Call it the “Benefits Street effect” – the popularity of widely held preconceptions about unemployed people. And one of the most prevalent is that jobless people are more likely to be overweight than those in work.

While television documentaries and newspapers can help perpetuate this belief, academic studies also reinforce it. A series of studies have suggested that employers are biased against larger candidates when hiring staff. As a result, slimmer people tend to be employed first, leaving the overweight in the pool of the unemployed for longer.

But a study in the journal Preventive Medicine produces evidence that unemployed people are far more likely to be significantly underweight than the average person. The study’s authors, Dr Amanda Hughes and Professor Meena Kumari from the Institute for Social and Economic Research at the University of Essex, believe their findings provide a corrective to popular misconceptions about unemployed people and should alert health professionals to the heightened mortality risks that come from being underweight.

Hughes explained that she first became suspicious of a link between weight and unemployment when volunteering at a food bank. She observed that there were more people coming in who were painfully thin than were clearly overweight.

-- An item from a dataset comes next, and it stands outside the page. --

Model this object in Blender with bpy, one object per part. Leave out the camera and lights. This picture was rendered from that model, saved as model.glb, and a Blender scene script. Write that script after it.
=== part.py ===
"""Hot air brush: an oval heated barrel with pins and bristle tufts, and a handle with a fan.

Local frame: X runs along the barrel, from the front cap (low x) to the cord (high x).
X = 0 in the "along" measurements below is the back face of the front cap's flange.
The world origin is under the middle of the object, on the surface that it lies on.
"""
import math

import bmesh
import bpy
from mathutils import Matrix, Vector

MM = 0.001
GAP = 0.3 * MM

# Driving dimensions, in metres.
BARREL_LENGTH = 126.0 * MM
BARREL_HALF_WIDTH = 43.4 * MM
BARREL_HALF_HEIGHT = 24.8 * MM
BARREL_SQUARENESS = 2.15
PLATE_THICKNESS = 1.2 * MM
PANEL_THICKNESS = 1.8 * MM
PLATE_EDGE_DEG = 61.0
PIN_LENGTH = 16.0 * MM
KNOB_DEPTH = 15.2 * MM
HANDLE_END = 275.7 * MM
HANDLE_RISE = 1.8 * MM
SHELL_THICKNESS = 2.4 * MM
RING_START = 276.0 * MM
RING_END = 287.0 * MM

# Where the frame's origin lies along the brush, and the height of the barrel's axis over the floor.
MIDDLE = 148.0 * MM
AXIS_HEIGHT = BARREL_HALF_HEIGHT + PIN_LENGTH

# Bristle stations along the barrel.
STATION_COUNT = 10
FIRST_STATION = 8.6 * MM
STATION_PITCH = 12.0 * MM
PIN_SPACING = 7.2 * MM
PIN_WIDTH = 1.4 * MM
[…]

“There were people who had not eaten that day or the day before, or who had walked for two hours to get there, because paying for a return bus journey was out of the question,” she said. This set her thinking: had researchers become so concerned with obesity that they were ignoring the big picture?

“In public health there’s a really quite consistent and replicated finding that obesity is more common among more disadvantaged groups,” Hughes said. “It’s such a well replicated finding that, even in public health, there has always been this assumption that if unemployment affects body weight it will be in the direction of increasing it.”

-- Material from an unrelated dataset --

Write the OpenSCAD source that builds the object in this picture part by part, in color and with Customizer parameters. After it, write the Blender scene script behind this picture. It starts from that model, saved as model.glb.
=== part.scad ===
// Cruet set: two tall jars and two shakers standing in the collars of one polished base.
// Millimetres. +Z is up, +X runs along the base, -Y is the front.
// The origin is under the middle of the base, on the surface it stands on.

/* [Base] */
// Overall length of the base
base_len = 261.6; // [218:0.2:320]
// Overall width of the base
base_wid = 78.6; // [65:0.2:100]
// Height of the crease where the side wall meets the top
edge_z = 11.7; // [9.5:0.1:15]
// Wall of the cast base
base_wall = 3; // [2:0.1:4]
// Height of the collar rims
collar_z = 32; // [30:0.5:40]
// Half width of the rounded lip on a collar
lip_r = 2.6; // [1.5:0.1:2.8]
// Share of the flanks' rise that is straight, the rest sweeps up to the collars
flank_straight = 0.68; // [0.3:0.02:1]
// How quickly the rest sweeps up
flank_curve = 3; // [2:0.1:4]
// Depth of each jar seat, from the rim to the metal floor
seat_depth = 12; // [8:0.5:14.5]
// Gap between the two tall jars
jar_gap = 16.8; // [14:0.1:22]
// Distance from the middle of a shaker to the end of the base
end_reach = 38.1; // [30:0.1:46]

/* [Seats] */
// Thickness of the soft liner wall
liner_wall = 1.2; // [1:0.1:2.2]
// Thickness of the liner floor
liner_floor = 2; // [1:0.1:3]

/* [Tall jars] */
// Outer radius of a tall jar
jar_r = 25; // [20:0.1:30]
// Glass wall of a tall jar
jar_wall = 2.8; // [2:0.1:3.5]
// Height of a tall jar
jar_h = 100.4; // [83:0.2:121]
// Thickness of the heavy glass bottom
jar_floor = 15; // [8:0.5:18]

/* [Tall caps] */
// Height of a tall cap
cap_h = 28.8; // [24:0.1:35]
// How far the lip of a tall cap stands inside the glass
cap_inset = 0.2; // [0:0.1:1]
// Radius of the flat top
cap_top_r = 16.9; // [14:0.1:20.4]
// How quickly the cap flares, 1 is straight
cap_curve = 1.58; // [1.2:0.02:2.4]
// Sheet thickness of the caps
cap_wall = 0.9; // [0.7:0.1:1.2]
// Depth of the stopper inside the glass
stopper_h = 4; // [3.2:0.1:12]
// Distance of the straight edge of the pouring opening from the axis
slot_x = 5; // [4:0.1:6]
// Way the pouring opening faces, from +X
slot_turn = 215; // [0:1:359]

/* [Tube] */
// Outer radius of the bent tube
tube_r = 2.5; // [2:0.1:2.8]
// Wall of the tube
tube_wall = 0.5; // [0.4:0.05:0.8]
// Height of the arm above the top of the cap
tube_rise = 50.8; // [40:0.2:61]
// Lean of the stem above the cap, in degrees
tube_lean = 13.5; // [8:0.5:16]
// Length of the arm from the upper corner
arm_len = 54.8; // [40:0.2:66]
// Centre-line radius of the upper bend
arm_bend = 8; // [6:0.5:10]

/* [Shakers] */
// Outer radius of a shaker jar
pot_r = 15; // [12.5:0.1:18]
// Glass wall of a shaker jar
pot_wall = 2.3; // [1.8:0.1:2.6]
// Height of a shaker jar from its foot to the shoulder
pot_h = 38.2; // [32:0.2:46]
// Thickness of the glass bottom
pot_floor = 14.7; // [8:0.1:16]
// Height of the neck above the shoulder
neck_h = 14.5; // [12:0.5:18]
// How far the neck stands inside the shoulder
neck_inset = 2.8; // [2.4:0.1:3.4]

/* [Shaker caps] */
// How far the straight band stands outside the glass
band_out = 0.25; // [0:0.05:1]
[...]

But Hughes’s work suggests the picture is far more complex: that there is a “U-shaped” association between unemployment and body weight, with jobseekers tending to be more susceptible to being obese or underweight than those in work.

Using the Understanding Society database, a nationally representative survey of more than 40,000 UK households, Hughes looked at the BMI (body mass index) of 10,737 working-age adults between 2010 and 2012, a time when the effects of the recession were being keenly felt and substantial changes were being made to the benefits system.

Of those who were in employment, were full-time parents or in full-time education, 0.7% had a BMI below 18.5 and were therefore classed as underweight. But for those who were unemployed, the proportion shot up to almost 4%.

When factors such as education, gender and smoking were taken into account, it was revealed that the unemployed were still four times more likely to be classed as underweight than those who were not classed as unemployed.

Furthermore, just under 29% of those unemployed were classed as overweight compared with almost 40% of those in work or full-time education.

The study found that unemployed people were more likely to be obese, but only if they were non-smokers. Hughes suggested that this might be because some people on severely restricted budgets chose to prioritise their spending on tobacco rather than food.

“Together, these results point to a complex picture in which jobseekers, depending on the complexities of individual lives, are at increased risk of being either underweight or obese, each with their own associated health risks,” Hughes said.

“We now have quantitative evidence that many unemployed people are not eating enough in simple caloric terms. These results make an important contribution to research trying to explain the increased risk of chronic illness and mortality for unemployed people. They suggest that, at least in contemporary Britain, being underweight may contribute to this much more than previously realised.”